Forgive me, Blogger, for I have sinned. I have made the Earth unlivable for my children and my children's children. I contribute to global warming with the electricity I use, the car I drive, the furnace I run constantly to keep my poorly-insulated apartment from dropping below freezing temperatures. (I've also contributed to global warming by adding to the Earth's massive overpopulation with my own offspring, but I can't in good conscience apologize for that.)

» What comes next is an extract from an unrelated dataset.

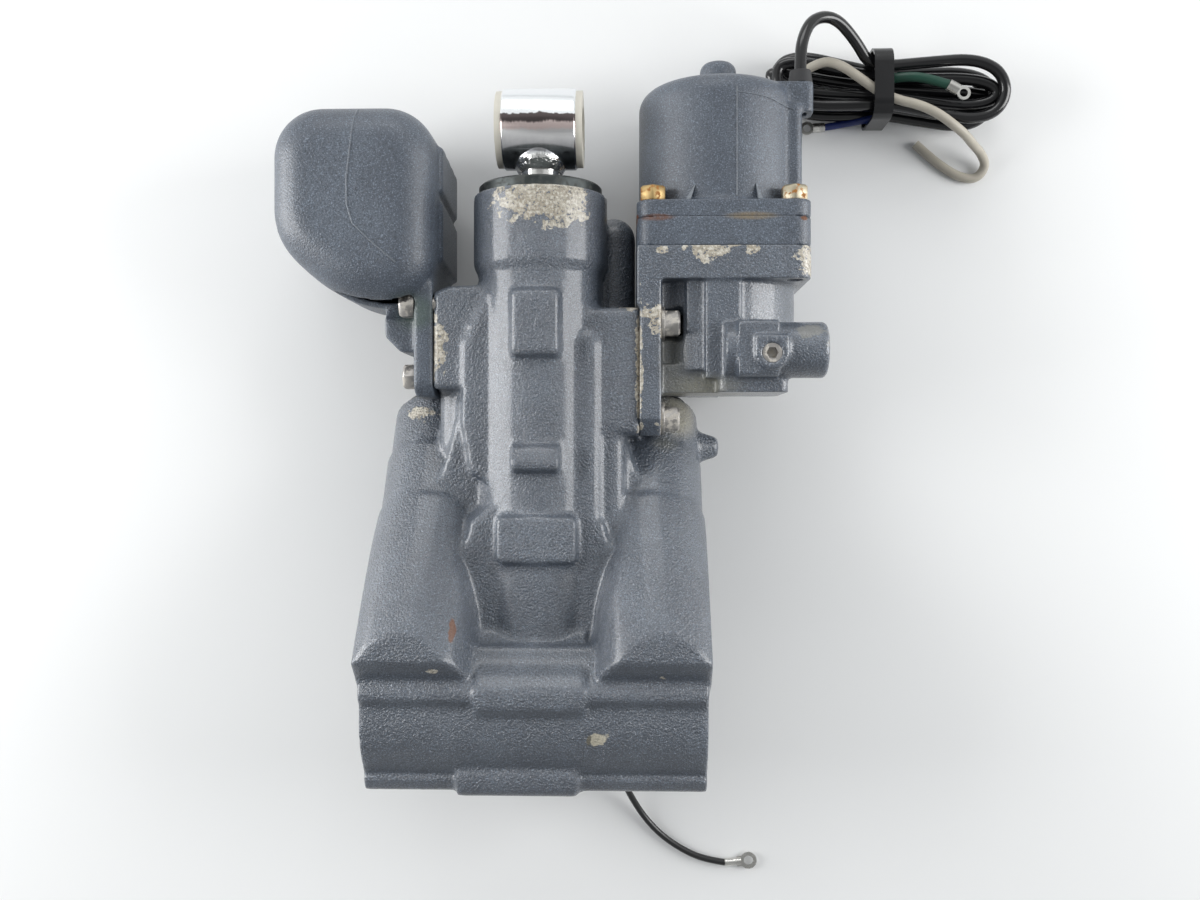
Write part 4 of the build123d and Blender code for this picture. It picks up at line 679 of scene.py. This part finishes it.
# The hank: flattened turns that sink to the table, wider at both ends than at the tie
TURNS = 5
PER_TURN = 16
HANK_X = 183
HANK_Y = 331.5
HANK_REACH = 62.5
HANK_RISE = 28.0
TURN_DROP = 4.75
LAYER_WIDTHS = (20.0, 9.0, 15.5, 4.0, 19.0, 12.0)
LOWEST_TURN = TABLE + 3.2
for step in range(1, TURNS * PER_TURN + 1):
    turn = step / PER_TURN
    angle = pi / 2 - 2 * pi * turn
    layer = int(turn + 0.25)
    reach = HANK_REACH - 2.3 * (layer % 3) - 1.2 * sin(2.1 * layer)
    x = HANK_X + reach * cos(angle)
    if x < HANK_X - 5:
        x = HANK_X - 1.5 + (reach - 1.5) * cos(angle)
    along = (x - HANK_X) / 62
    middle = HANK_Y - 4.5 * along + (5.5 * along * along if along < 0 else 0.5 * along)
    swell = 0.5 + 1.05 * abs(cos(angle)) ** 1.6
    y = middle + LAYER_WIDTHS[layer] * swell * sin(angle)
    z = TABLE + HANK_RISE - TURN_DROP * turn + 1.2 * sin(3.0 * angle + layer)
    harness_route.append((x, y, max(z, LOWEST_TURN)))
harness = cord_curve("harness", harness_route, 6.0, black_sleeve)
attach(harness, "housing")
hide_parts("harness_lead", "cable_hank")

pale_z = TABLE + 2.5
pale_route = [
    (138, 339, -34),
    (146, 343, -28.5),
    (156, 340.5, -27),
    (166, 333.5, -27),
    (176, 326, -27),
    (186, 321.5, -27),
    (197, 319, -27),
    (207, 314.5, -27),
    (216, 308.5, -28.5),
    (224, 304.5, -34),
    (230.5, 301.5, -42.5),
    (237, 299, -50),
    (241.5, 293.5, -56),
    (236.5, 286.5, pale_z),
    (227, 288, pale_z),
    (218, 293.5, pale_z),
    (210, 300, pale_z),
    (203, 306.5, pale_z),
]
pale = cord_curve("pale_cable", pale_route, 5.0, pale_jacket)
blue_end = (153, 316, TABLE + 2.7)
blue_route = [(181, 319, -50), (172, 318.4, -54), (162, 317.2, -56.6), blue_end]
blue = cord_curve("blue_cable", blue_route, 4.0, blue_jacket)
green_end = (213, 329.5, -28)
green_route = [(180, 334, -33), (190, 334.5, -28.8), (202, 333, -27.4), green_end]
green = cord_curve("green_cable", green_route, 5.0, green_jacket)
earth_turn = radians(-118)
lobe = Vector((38.5, 26.5 * cos(earth_turn), 26.5 * sin(earth_turn)))
outward = Vector((0, cos(earth_turn), sin(earth_turn)))
beside = Vector((0, sin(earth_turn), -cos(earth_turn)))
earth_z = TABLE + 2.2
earth_route = [
    tuple(lobe + beside * 10 + outward * 8),
    tuple(lobe + beside * 10 + outward * 17),
    (39.6, -37, -41.5),
    (42.5, -47, -48.5),
    (47.5, -58, -54),
    (54, -68.5, -57),
    (63, -78, earth_z),
    (75, -86, earth_z),
    (87, -91, earth_z),
    (98, -92.5, earth_z),
]
earth = cord_curve("earth_cable", earth_route, 3.5, black_jacket)
for piece, node_name, slot_name in (
    (pale, "pale_lead", "pale"),
    (blue, "blue_lead", "blue"),
    (green, "green_lead", "green"),
    (earth, "earth_lead", "black"),
):
    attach(piece, "housing")
    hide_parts(node_name)

# The table that the unit lies on
table_mesh = bmesh.new()
bmesh.ops.create_grid(table_mesh, x_segments=1, y_segments=1, size=TABLE_HALF)
bmesh.ops.translate(table_mesh, verts=table_mesh.verts, vec=metres(30, 137, TABLE))
table_data = bpy.data.meshes.new("white_table")
table_mesh.to_mesh(table_data)
table_mesh.free()
white_table = bpy.data.objects.new("white_table", table_data)
bpy.context.scene.collection.objects.link(white_table)
table_finish = Finish("white_table_top", (0.83, 0.835, 0.83), 0.9)
table_data.materials.append(table_finish.material)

FoxyJ and I watched An Inconvenient Truth last night. If you haven't, you really should. It's a well-made documentary with some amazing visuals that will hopefully give all of us the slap in the face we need to wake up and actually do something about this problem. Just the statistics shown, comparing the astronomical jumps in atmospheric carbon dioxide, human population, and average temperatures of the past fifty years to the relative stability of the preceding hundreds of thousands of years is enough to make me realize how much bigger the problem is than I thought. If nothing else, it's convinced me of an argument I've heard many times before--that all the talk of gay marriage and abortion in presidential elections is stupid, because (a) presidents have little to do with those issues and (b) as important as those issues are, it won't matter if we don't have a planet to debate them on.

As my penance, then, I'm going to vote for elected officials who recognize the threat of global warming and intend to do something about it. I'm going to be as efficient as I can with the energy I use--something helped by the fact that energy-saving light bulbs were on sale for supercheap this week at Bartell, so I replaced all the energy-wasting bulbs in our apartment (with the added advantage of brightening up the place and presumably lowering our electric bill). If at all possible, the next car I buy will be a hybrid (Foxy is not quite so convinced on this one, purely for financial reasons; even I'm not idealistic enough to believe we could afford a fuel cell vehicle in the next year or two, so I consider the hybrid a compromise). I'll think twice before adding another child to the Earth's population (but I don't make any promises, since this is another one Foxy has a pretty significant say in, though I think we're agreed in that we won't be reproducing again in the next couple years). And I'll blog about An Inconvenient Truth and encourage people to watch it (hey! I can check that one off the list now).

I am sorry for this and many other sins of my past and present life.